The company announced on Wednesday a large, expensive MacBook Pro with a keyboard that has been redesigned for the first time in four years.

The computer, which is intended for power users, professionals or anyone who needs a lot of screen space, features a 16-inch retina display, replacing its 15-inch MacBook Pro. It starts at $2,399, but can go all the way up to $6,099 when you tack on additional storage and processing power. The 13-inch entry-level MacBook Pro, which came out earlier this year, starts at $1,299.

The new MacBook Pro promises better battery life, a new Intel Core processor, an updated cooling system and advanced speakers. But the most significant change is the keyboard.

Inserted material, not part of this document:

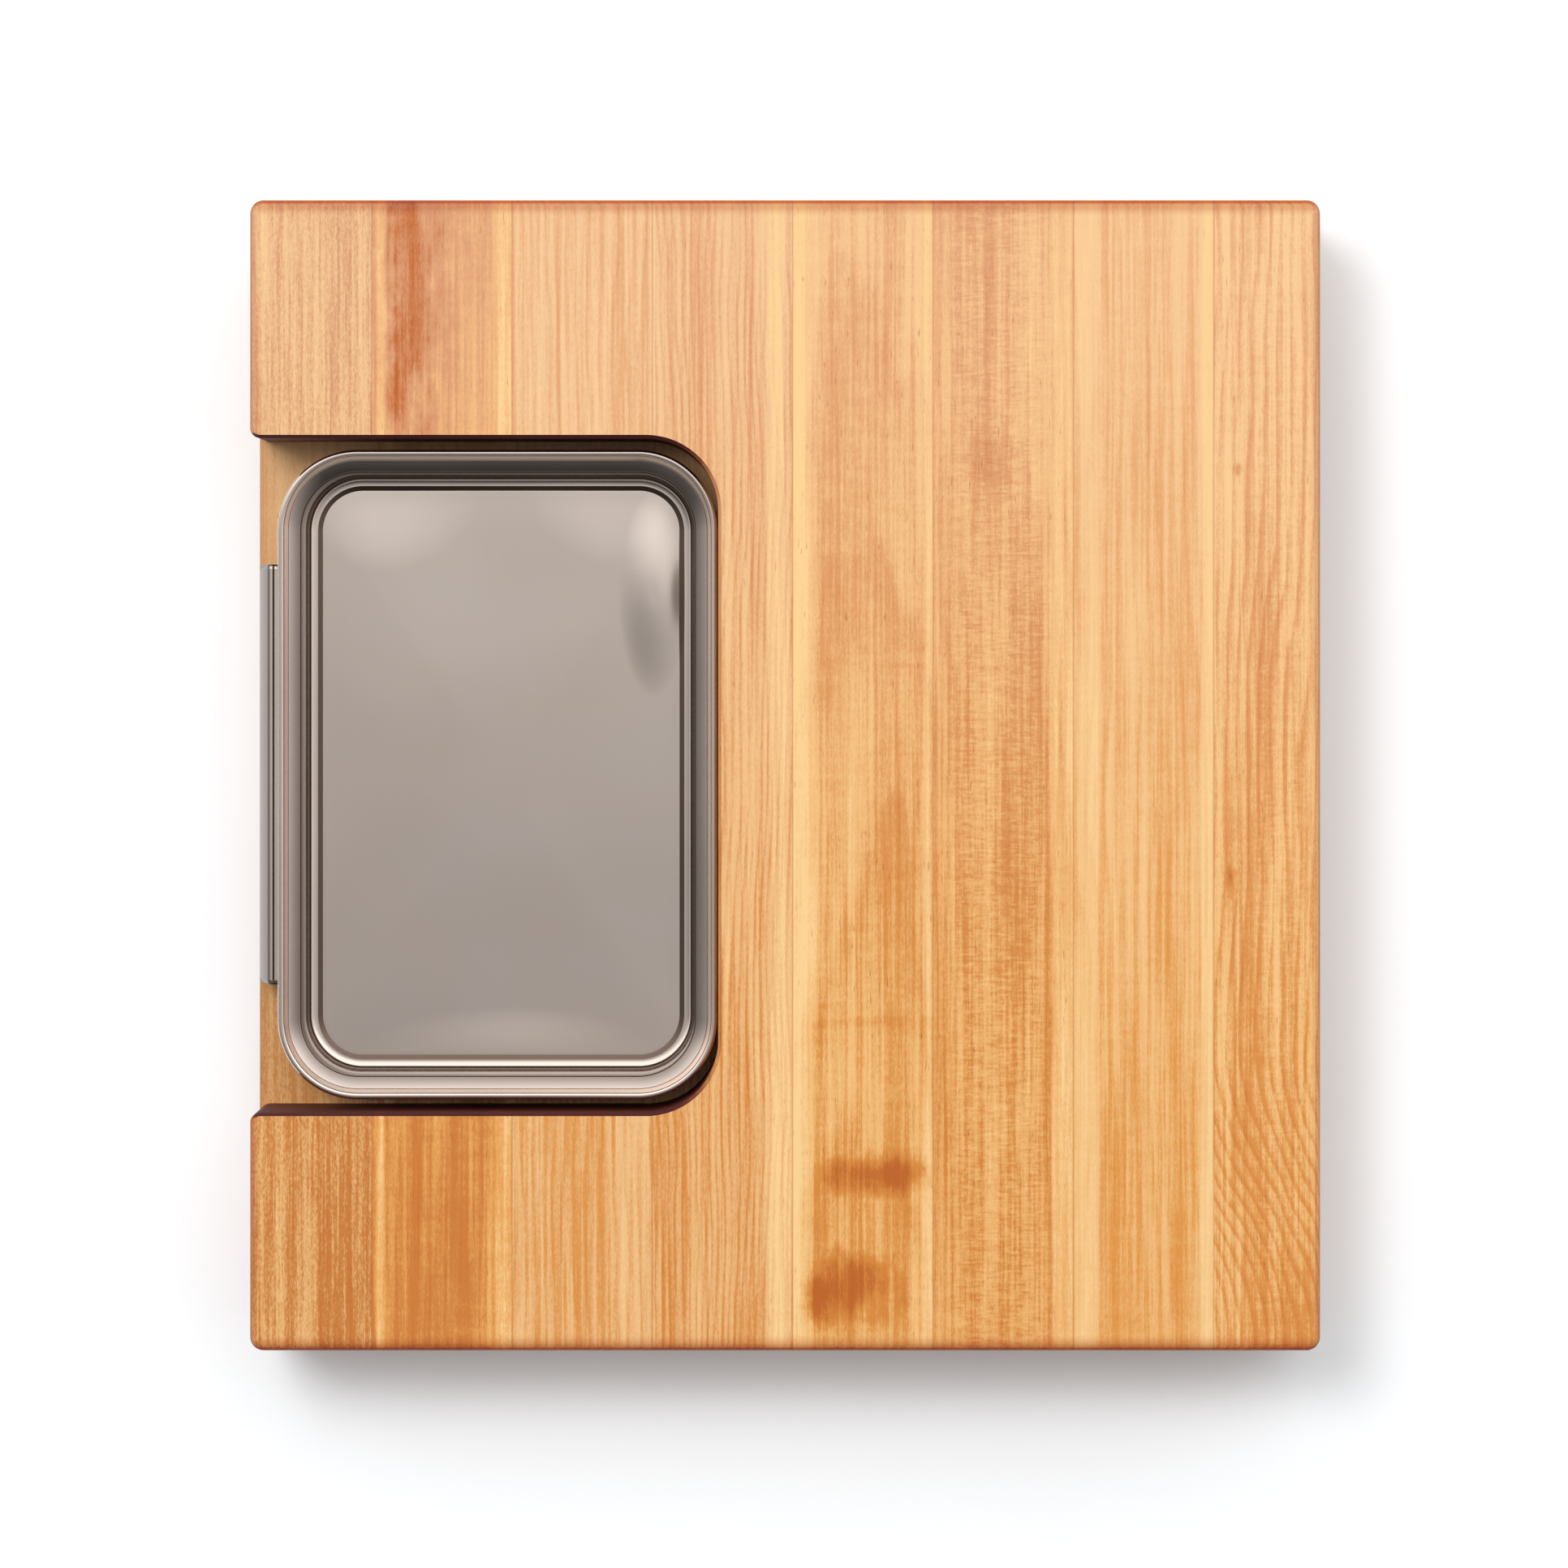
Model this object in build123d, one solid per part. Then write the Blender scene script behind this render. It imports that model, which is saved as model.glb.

Apple has long faced complaints over broken and sticky keys in its butterfly keyboards — a design with a mechanism under the keys that expands like wings, opening itself up to dust and other debris. The concept allowed Apple to create a slimmer keyboard design, but some tech reviewers have called it Apple’s worst invention of all time.

Now, it’s reverted back to a traditional scissor-style mechanism that most laptops use. The company says the keyboard will have a stable feel and be responsive.

The MacBook Pro comes with many familiar features, including its signature Touch Bar, a fingerprint sensor and Mac apps, but it now offers double the default storage and pricey upgrade options, up to eight terabytes of storage. (This may appeal to people who have large files and wallets.)

The MacBook Pro is available for purchase online Wednesday in space gray or silver colors. It hits stores later this week.